South Korea's Supreme Court has proposed amendments introducing detailed procedures for the seizure and liquidation of digital assets in civil enforcement cases. The changes, designed to address practical challenges in recovering cryptocurrency holdings during civil judgments, would require debtors to transfer seized crypto to court enforcement officers and allow courts to freeze, sell, or convert assets through virtual asset service providers. Public comments on the draft will be accepted until Aug. 11, with the revisions expected to take effect in October. The Supreme Court cited the rising number of civil cases involving cryptocurrencies as the reason for the update. The amendments aim to close enforcement gaps created by crypto's transferability and custody outside traditional banking systems.
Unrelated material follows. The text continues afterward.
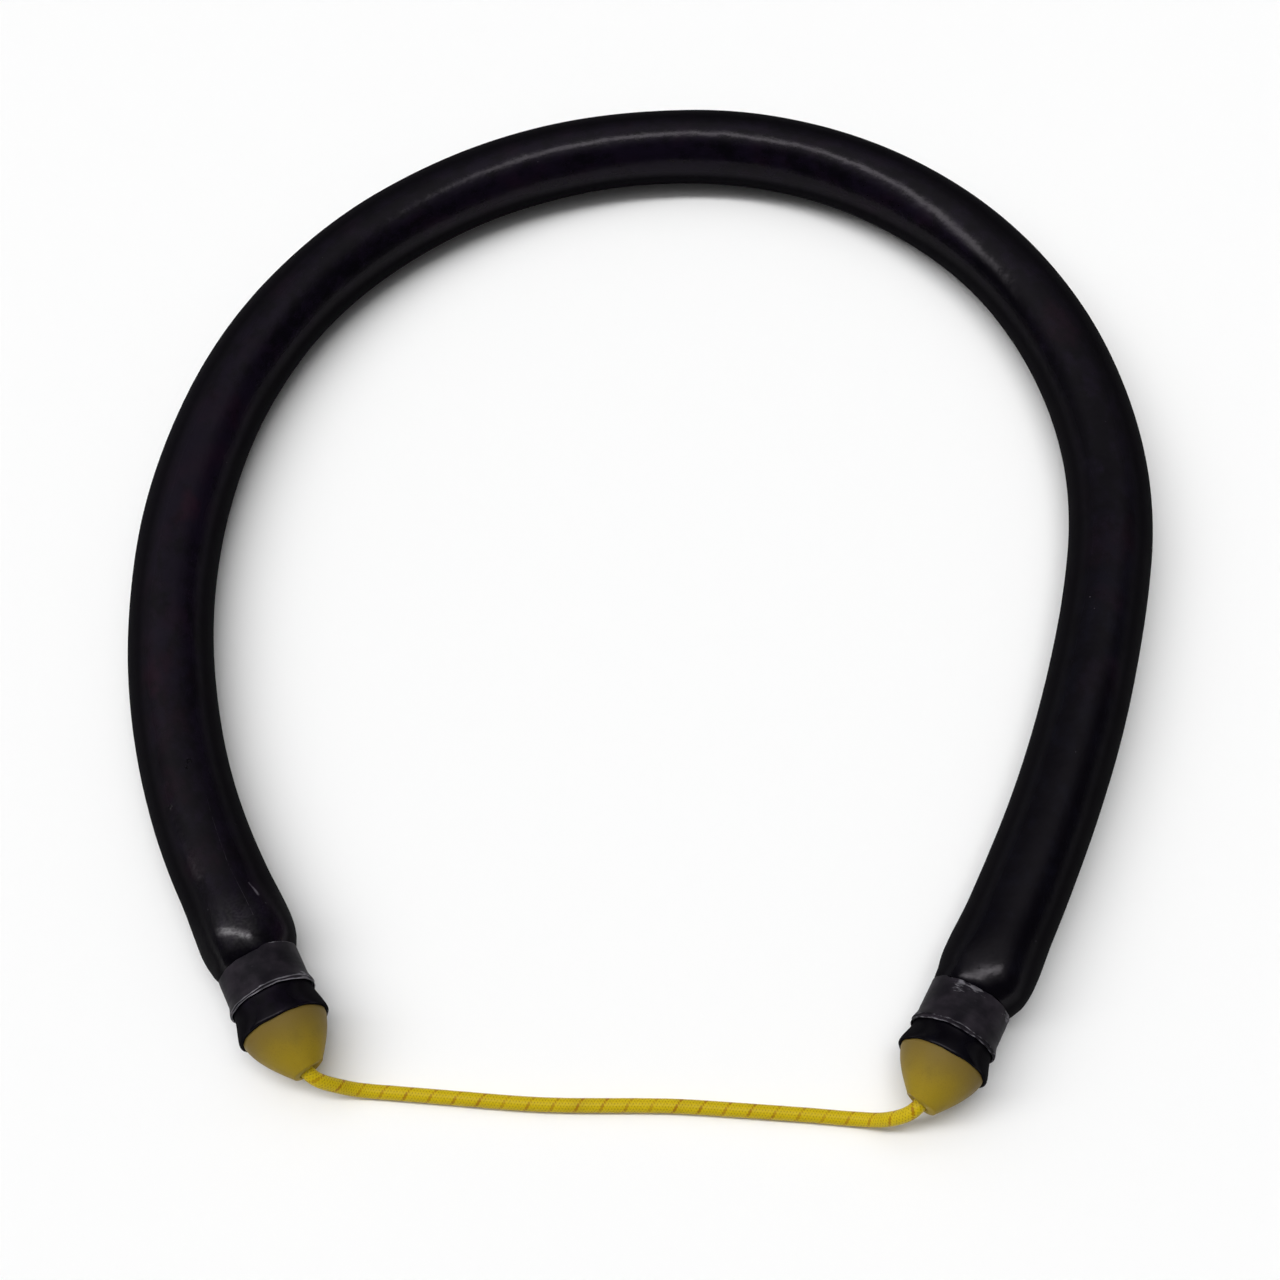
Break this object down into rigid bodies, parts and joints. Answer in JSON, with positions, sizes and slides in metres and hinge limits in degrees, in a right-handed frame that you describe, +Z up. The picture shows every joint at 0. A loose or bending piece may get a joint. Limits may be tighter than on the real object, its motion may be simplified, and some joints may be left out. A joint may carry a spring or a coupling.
{
  "type": "tube resistance band",
  "caption": "Open loop of thick black rubber tube with a bound conical plug in each end and a yellow braided elastic cord joining the plugs as a pull bridle.",
  "frame": {"origin": "centre of the resting object's footprint, on the floor", "axes": "+X right, +Y toward the crown of the loop, +Z up; the bridle cord and the plugs are at -Y"},
  "size_m": [0.1998, 0.2278, 0.0168],
  "materials": {
    "tube_rubber": "smooth semi-gloss black rubber with light scuffs",
    "plug_nylon": "translucent natural nylon, yellowed",
    "binding_tape": "dull dark grey self-bonding rubber tape",
    "waxed_twine": "dark waxed twine",
    "elastic_cord": "yellow braided cord with an orange-brown tracer"
  },
  "bodies": {
    "band": {"rubber_tube": "tube_rubber"},
    "bridle": {"left_plug": "plug_nylon", "right_plug": "plug_nylon", "left_ligature": "waxed_twine", "right_ligature": "waxed_twine", "left_binding_tape": "binding_tape", "right_binding_tape": "binding_tape", "left_cord_end": "elastic_cord", "right_cord_end": "elastic_cord", "bridle_cord": "elastic_cord"}
  },
  "joints": [
    {"name": "band_stretch", "type": "slide", "parent": "band", "child": "bridle", "axis": [0, -1, 0], "range_m": [0, 0.25], "stiffness_N_per_m": 980, "deforming": ["rubber_tube"]}
  ]
}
Under the proposed procedure, a court-issued seizure order would immediately prohibit debtors from disposing of relevant digital assets and require them to transfer holdings to a court enforcement officer. The seizure becomes effective once the officer receives the assets. This custody step is central to the process because crypto seizure requires technical control over the asset in addition to a legal instruction. If a debtor retains access to private keys or exchange accounts, the asset can still be moved.
The amendments create a legal basis for liquidation. Courts could issue a transfer order delivering assets to creditors at a court-determined value, or direct enforcement officers to sell the assets. Officers would be allowed to move assets into dedicated accounts at virtual asset service providers for sale or entrust the sale to those providers. The proposal also permits converting seized assets into more liquid cryptocurrencies, such as bitcoin, before sale. This option could matter when the seized asset is thinly traded, difficult to price, or less accessible to approved service providers.
The amendments would increase the role of virtual asset service providers in court enforcement. If officers can move seized assets into dedicated exchange or custody accounts, platforms may need clearer procedures for receiving, holding, valuing, converting, and selling assets linked to civil judgments. Service providers may have to verify court orders, manage restricted accounts, support liquidation instructions, and keep records that can withstand legal review.
For creditors, the rules may reduce enforcement difficulty. If courts can seize and liquidate digital assets through a clear process, creditors may become more willing to pursue claims involving debtors with crypto exposure. This would reduce one advantage debtors may have had when assets were harder to identify, freeze, or convert into recoverable value.
The amendments set clearer rules for provisional measures, including preliminary seizures and injunctions. These tools are designed to prevent debtors from transferring or hiding crypto assets while litigation is ongoing. Preliminary seizure rules would give courts a way to preserve value before a final judgment is issued.
The proposed framework reflects a wider trend in crypto regulation. Governments are adapting ordinary civil and commercial law to handle digital assets in routine disputes, including debt recovery, injunctions, asset freezes, and creditor claims. The amendments would give judges and enforcement officers a clearer legal pathway than the ad hoc approach often used when new asset classes enter civil litigation.
What did South Korea's Supreme Court propose regarding crypto assets?
The Supreme Court proposed amendments introducing detailed procedures for the seizure and liquidation of digital assets in civil enforcement cases. The changes would require debtors to transfer seized crypto to court enforcement officers and allow courts to freeze, sell, or convert assets through virtual asset service providers. Public comments will be accepted until Aug. 11, with the revisions expected to take effect in October.
Why did the Supreme Court propose these crypto seizure rules?
The Supreme Court cited the rising number of civil cases involving cryptocurrencies and practical enforcement problems. Crypto assets can be transferred quickly, held outside traditional bank accounts, and moved across platforms before a creditor can recover value. Without court procedures designed for digital assets, civil judgments can become harder to enforce when debtors hold wealth in crypto rather than cash, securities, or physical property.
How would court officers liquidate seized crypto under the proposal?
Courts could issue a transfer order delivering assets to creditors at a court-determined value, or direct enforcement officers to sell the assets. Officers would be allowed to move assets into dedicated accounts at virtual asset service providers for sale or entrust the sale to those providers. The proposal also permits converting seized assets into more liquid cryptocurrencies, such as bitcoin, before sale.